Klausner and Eichner’s performances are confident and level-headed, never letting the ridiculousness of the things they say turn their characters into parody or cartoons. Eichner plays grounded surprisingly well, given that he is most known for screaming at people in the street about Debra Messing, or for his equally loud-mouthed turn as Craig on Parks and Recreation. It’s refreshing to see an openly gay character whose gayness is an important part of him, but not his defining characteristic or a source of tragedy, and who never once feels like he’s playing up his gayness for a laugh. Billy’s struggle in the third episode with dating a participator, and trying to be less of a mean person, is relatable, and Eichner kills the line reading of, “Never do the right thing!” And though Eichner may be the more seasoned television performer, Klausner is a veteran of the New York cabaret scene, and it shows on-screen. In the finale, she displays an impressive voice and a knack for songwriting by performing an original song, “Bitter on Christmas.” She also provides a myriad of incredible reaction shots just made to be gif-ed by the Tumblr crowd.

In the supporting cast, alt-comedian Cole Escola and Oscar nominee Gabourey Sidibe make for a surprisingly delightful team as Billy’s coworker and boss, respectively. Escola in particular makes the most of his few moments on-screen as what Julie calls, “a bully’s cliched idea of what a gay man is like.” It’s a delightful satire of the twentysomething twink who speaks entirely in Internet slang and sassy hand gestures. But the true scene stealer of the cast is Andrea Martin, Second City alum and Tony Award winner.

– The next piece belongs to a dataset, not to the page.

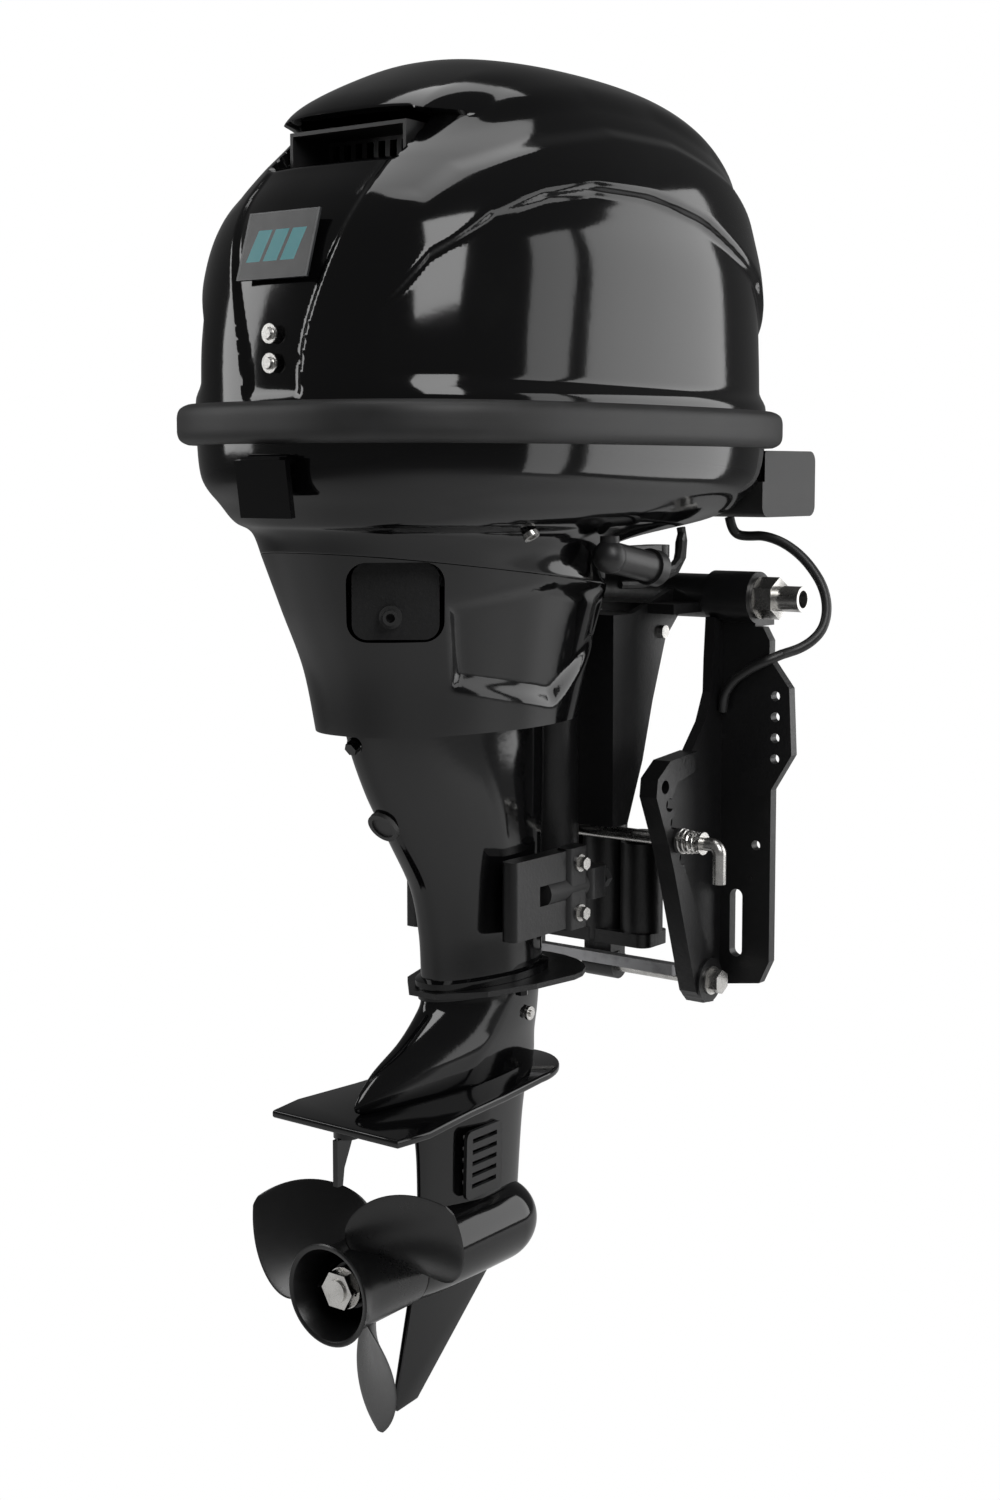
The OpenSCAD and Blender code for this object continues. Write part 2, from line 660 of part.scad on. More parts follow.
// Upper cowling
cowl_sections = [[0, 0, 0, 0], [0.21, 1, 1, 1], [0.42, -9, 0, 0], [0.55, -27, -6, -6],
    [0.66, -57, -16, -14], [0.76, -90, -33, -27], [0.86, -115, -60, -47], [0.93, -142, -96, -72],
    [0.975, -172, -146, -102], [1, -212, -205, -140]];
function cowl_rings(inset) = [for (s = cowl_sections)
    egg(rail_z + 6 + s[0] * (cowl_top - rail_z - 6 - inset), cowl_aft - s[1] + inset,
        cowl_fwd + s[2] - inset, cowl_half + s[3] - inset, 0.04, 3 - 0.6 * s[0])];
module upper_cowl() {
    color(paint) difference() {
        skin(concat(reverse(cowl_rings(cover_t)), cowl_rings(0)));
        translate([-intake_w / 2, intake_aft - 20, intake_z]) cube([intake_w, 70, intake_h]);
    }
}

module intake_duct() {
    size = [intake_w - 2 * gap, 46, intake_h - 2 * gap];
    color(paint) translate([-size[0] / 2, intake_aft, intake_z + gap]) difference() {
        cube(size);
        translate([3, -1, 3]) cube([size[0] - 6, size[1] - 3, size[2] - 6]);
        for (i = [0:8]) translate([8 + i * 12, 0, 6]) cube([7, 60, size[2] - 12]);
    }
}

module badge_plate() {
    color(alloy) translate([-36, cowl_aft + 2.9, 372]) rotate([-17, 0, 0])
        translate([0, -3, 0]) cube([72, 2, 54]);
}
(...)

She plays Julie’s unorthodox psychologist mom, whose methods include Uber-like surge pricing for her sessions and putting on a community theater show about divorced women’s breakdowns. Martin’s timing and commitment to physical comedy give the show a liveliness and zest that might otherwise be lost if it solely focused on its two world weary leads.

And although the show is devoted almost exclusively to its leads’ exploits, some of its strongest writing and biggest laughs come in sketching brief and memorable portraits of residents of New York. Recognizable faces pop up in almost every scene to play these characters, like Ana Gasteyer, Seth Meyers, Jeffery Self, and Jackie Hoffman. Kate McKinnon delights as a sober magician named Abraca Douglas, and Amy Sedaris once again proves herself the master of character acting as a sporting goods store employee. Even Andy Cohen and Katie Lee Gifford show up as themselves.

If I have one complaint about the show, other than the fact that its first season is already over and I have no vehicle to see these two performers discuss Susan Sarandon’s movie career on a weekly basis, it’s that the episodes never went up at the same time each week. Hulu’s support team literally tweeted at me, saying they didn’t have an exact schedule for release. For a show that is likely to receive little coverage anywhere besides the Internet, Hulu should follow in Netflix’s path and hype exact release times, since Difficult People’s fan base is probably awake, bored, and already staring at their computer screens at midnight Eastern each week. Thankfully, the series has already been renewed for a second season. The first season is a breezy eight episodes that would take less than four hours to consume, so there’s plenty of time to binge and re-binge on the show before it returns.